On January 26, 2015, the Registrant issued the press release attached hereto as Exhibit 99.1 announcing the close of the Registrant’s rights offering.  In accordance with General Instruction B.2 of Form 8-K, the information set forth herein and in the press release is deemed to be “furnished” and shall not be deemed to be “filed” for purposes of the Securities Exchange Act of 1934, as amended.  The information set forth in Item 7.01 of this Current Report on Form 8-K shall not be deemed an admission as to the materiality of any information in this Current Report on Form 8-K that is required to be disclosed solely to satisfy the requirements of Regulation FD.

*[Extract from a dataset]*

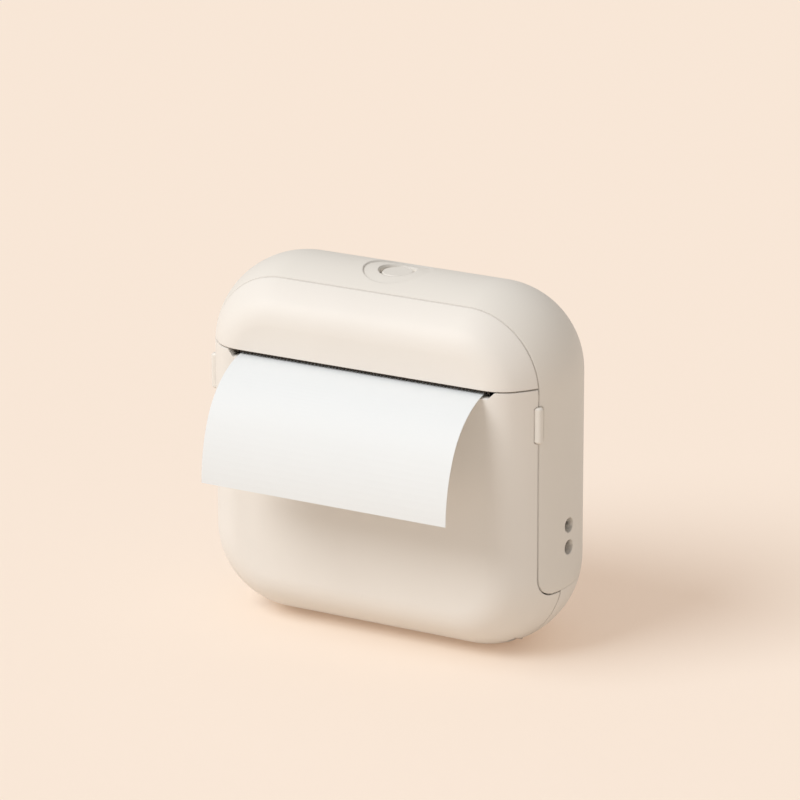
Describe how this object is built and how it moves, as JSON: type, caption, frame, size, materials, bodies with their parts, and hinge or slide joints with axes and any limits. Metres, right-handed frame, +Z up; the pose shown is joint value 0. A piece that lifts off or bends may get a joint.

Item 9.01  Financial Statements and Exhibits.
 
Exhibit No. Description
4.1 Warrant Indenture, dated January 21, 2015
99.1* Press Release, dated January 26, 2015
      
* The foregoing exhibit relating to Item 7.01 is intended to be furnished to, not filed with, the SEC pursuant to Regulation FD.


 
 

 

SIGNATURES
 
Pursuant to the requirements of the Securities Exchange Act of 1934, the registrant has duly caused this report to be signed on its behalf by the undersigned hereunto duly authorized.
 
  
TEXAS RARE EARTH RESOURCES CORP.
  
 
  
  
 
  
DATE:  January 27, 2015
By:
/s/ Daniel Gorski      
   
Daniel Gorski
Chief Executive Officer
  
   


 
 

 

EXHIBIT INDEX


 
Exhibit No. Description
4.1 Warrant Indenture, dated January 21, 2015
99.1* Press Release, dated January 26, 2015
 
 
* The foregoing exhibit relating to Item 7.01 is intended to be furnished to, not filed with, the SEC pursuant to Regulation FD.